--- start DATA PROVIDED ---

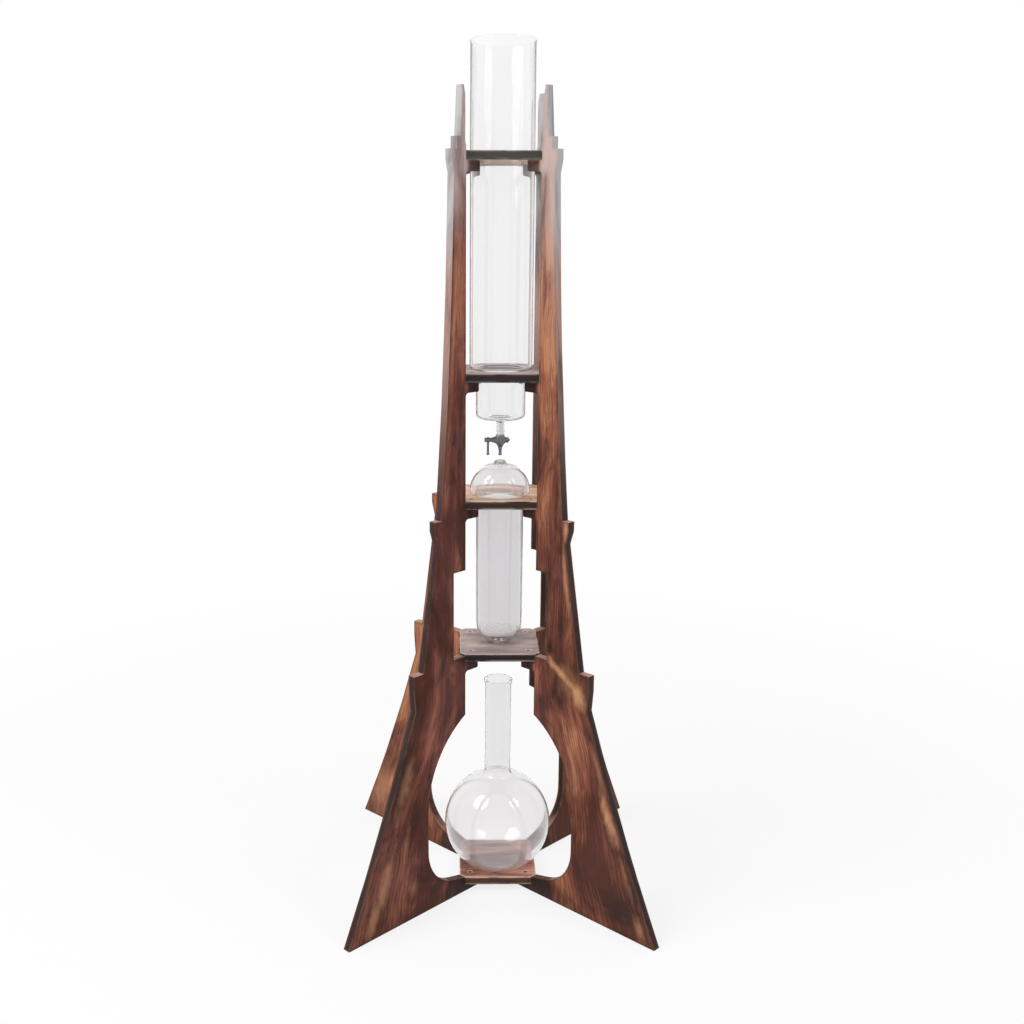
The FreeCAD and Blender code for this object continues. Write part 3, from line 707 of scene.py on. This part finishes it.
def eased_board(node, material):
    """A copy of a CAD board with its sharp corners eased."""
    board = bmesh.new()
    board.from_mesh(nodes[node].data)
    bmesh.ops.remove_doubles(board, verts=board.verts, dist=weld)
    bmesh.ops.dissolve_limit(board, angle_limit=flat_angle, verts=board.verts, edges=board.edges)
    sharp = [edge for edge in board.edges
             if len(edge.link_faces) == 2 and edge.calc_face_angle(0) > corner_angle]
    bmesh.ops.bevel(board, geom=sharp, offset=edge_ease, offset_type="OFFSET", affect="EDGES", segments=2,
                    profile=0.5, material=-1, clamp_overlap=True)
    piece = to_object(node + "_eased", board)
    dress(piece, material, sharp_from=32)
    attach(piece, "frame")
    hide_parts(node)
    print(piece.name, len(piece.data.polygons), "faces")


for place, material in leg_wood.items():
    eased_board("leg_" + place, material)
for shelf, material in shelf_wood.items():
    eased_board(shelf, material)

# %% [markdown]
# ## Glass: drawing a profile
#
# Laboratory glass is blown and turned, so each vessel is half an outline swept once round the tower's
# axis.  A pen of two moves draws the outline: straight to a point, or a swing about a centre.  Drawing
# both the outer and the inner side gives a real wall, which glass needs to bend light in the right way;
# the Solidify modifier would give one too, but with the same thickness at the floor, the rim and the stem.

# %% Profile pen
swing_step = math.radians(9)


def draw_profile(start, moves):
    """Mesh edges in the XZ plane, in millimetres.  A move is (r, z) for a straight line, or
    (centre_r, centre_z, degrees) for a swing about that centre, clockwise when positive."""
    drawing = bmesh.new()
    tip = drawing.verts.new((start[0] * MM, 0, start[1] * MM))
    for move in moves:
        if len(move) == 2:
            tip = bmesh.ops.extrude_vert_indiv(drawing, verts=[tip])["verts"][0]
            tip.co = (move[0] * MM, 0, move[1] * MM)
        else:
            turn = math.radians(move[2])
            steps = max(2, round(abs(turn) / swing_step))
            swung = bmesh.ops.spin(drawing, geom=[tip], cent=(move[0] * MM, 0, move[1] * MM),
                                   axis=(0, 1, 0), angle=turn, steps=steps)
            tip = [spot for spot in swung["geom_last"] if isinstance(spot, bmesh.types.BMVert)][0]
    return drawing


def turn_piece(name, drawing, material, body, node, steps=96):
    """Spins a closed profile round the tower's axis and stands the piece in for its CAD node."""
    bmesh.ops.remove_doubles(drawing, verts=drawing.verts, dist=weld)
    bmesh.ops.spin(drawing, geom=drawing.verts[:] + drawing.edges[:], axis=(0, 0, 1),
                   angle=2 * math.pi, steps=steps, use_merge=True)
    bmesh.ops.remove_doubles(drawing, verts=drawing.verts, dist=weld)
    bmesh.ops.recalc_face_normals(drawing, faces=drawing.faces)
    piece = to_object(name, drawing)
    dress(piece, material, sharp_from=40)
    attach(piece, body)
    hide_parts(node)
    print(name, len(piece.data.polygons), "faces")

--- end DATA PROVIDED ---

• WHAT YOU ARE ASKED TO DO:
Copy out the whole listing exactly; please set it all down.

• RESULT BELOW:
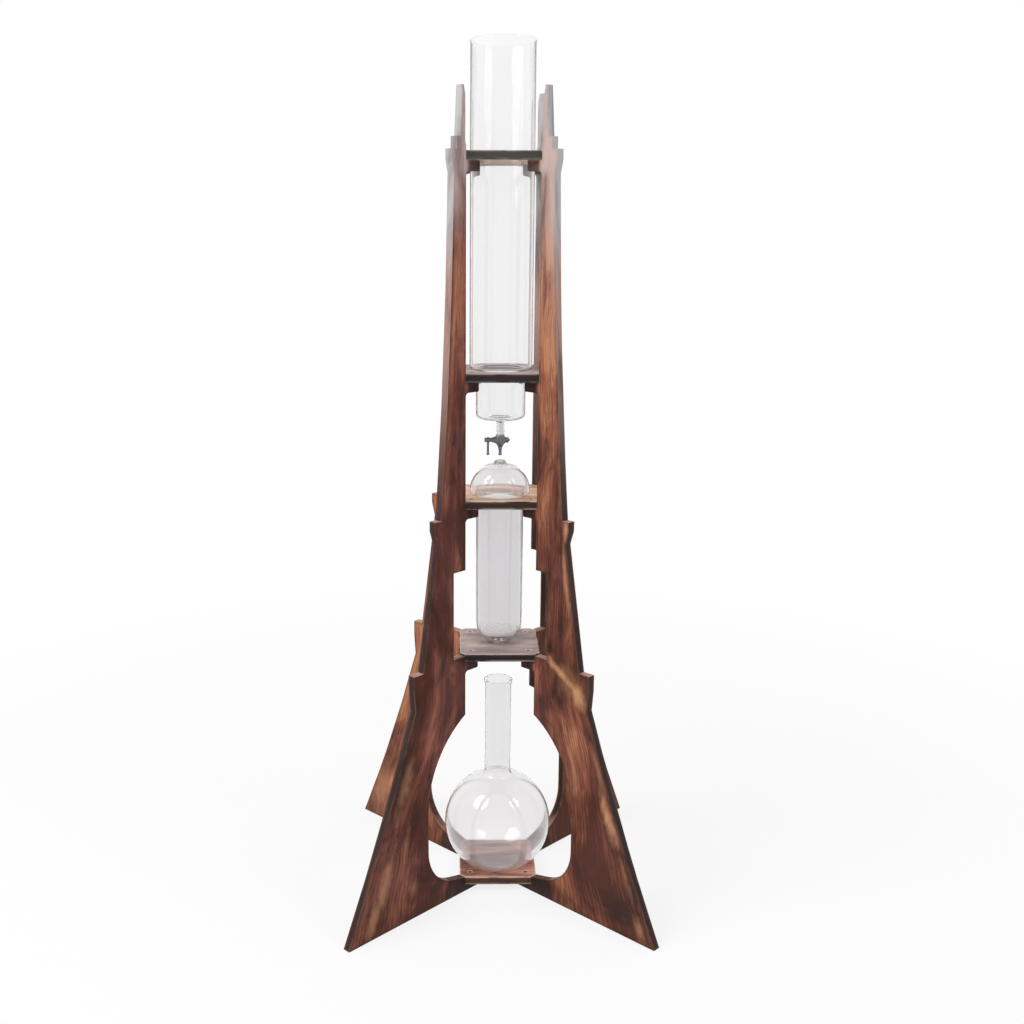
The FreeCAD and Blender code for this object continues. Write part 3, from line 707 of scene.py on. This part finishes it.
def eased_board(node, material):
    """A copy of a CAD board with its sharp corners eased."""
    board = bmesh.new()
    board.from_mesh(nodes[node].data)
    bmesh.ops.remove_doubles(board, verts=board.verts, dist=weld)
    bmesh.ops.dissolve_limit(board, angle_limit=flat_angle, verts=board.verts, edges=board.edges)
    sharp = [edge for edge in board.edges
             if len(edge.link_faces) == 2 and edge.calc_face_angle(0) > corner_angle]
    bmesh.ops.bevel(board, geom=sharp, offset=edge_ease, offset_type="OFFSET", affect="EDGES", segments=2,
                    profile=0.5, material=-1, clamp_overlap=True)
    piece = to_object(node + "_eased", board)
    dress(piece, material, sharp_from=32)
    attach(piece, "frame")
    hide_parts(node)
    print(piece.name, len(piece.data.polygons), "faces")


for place, material in leg_wood.items():
    eased_board("leg_" + place, material)
for shelf, material in shelf_wood.items():
    eased_board(shelf, material)

# %% [markdown]
# ## Glass: drawing a profile
#
# Laboratory glass is blown and turned, so each vessel is half an outline swept once round the tower's
# axis.  A pen of two moves draws the outline: straight to a point, or a swing about a centre.  Drawing
# both the outer and the inner side gives a real wall, which glass needs to bend light in the right way;
# the Solidify modifier would give one too, but with the same thickness at the floor, the rim and the stem.

# %% Profile pen
swing_step = math.radians(9)


def draw_profile(start, moves):
    """Mesh edges in the XZ plane, in millimetres.  A move is (r, z) for a straight line, or
    (centre_r, centre_z, degrees) for a swing about that centre, clockwise when positive."""
    drawing = bmesh.new()
    tip = drawing.verts.new((start[0] * MM, 0, start[1] * MM))
    for move in moves:
        if len(move) == 2:
            tip = bmesh.ops.extrude_vert_indiv(drawing, verts=[tip])["verts"][0]
            tip.co = (move[0] * MM, 0, move[1] * MM)
        else:
            turn = math.radians(move[2])
            steps = max(2, round(abs(turn) / swing_step))
            swung = bmesh.ops.spin(drawing, geom=[tip], cent=(move[0] * MM, 0, move[1] * MM),
                                   axis=(0, 1, 0), angle=turn, steps=steps)
            tip = [spot for spot in swung["geom_last"] if isinstance(spot, bmesh.types.BMVert)][0]
    return drawing


def turn_piece(name, drawing, material, body, node, steps=96):
    """Spins a closed profile round the tower's axis and stands the piece in for its CAD node."""
    bmesh.ops.remove_doubles(drawing, verts=drawing.verts, dist=weld)
    bmesh.ops.spin(drawing, geom=drawing.verts[:] + drawing.edges[:], axis=(0, 0, 1),
                   angle=2 * math.pi, steps=steps, use_merge=True)
    bmesh.ops.remove_doubles(drawing, verts=drawing.verts, dist=weld)
    bmesh.ops.recalc_face_normals(drawing, faces=drawing.faces)
    piece = to_object(name, drawing)
    dress(piece, material, sharp_from=40)
    attach(piece, body)
    hide_parts(node)
    print(name, len(piece.data.polygons), "faces")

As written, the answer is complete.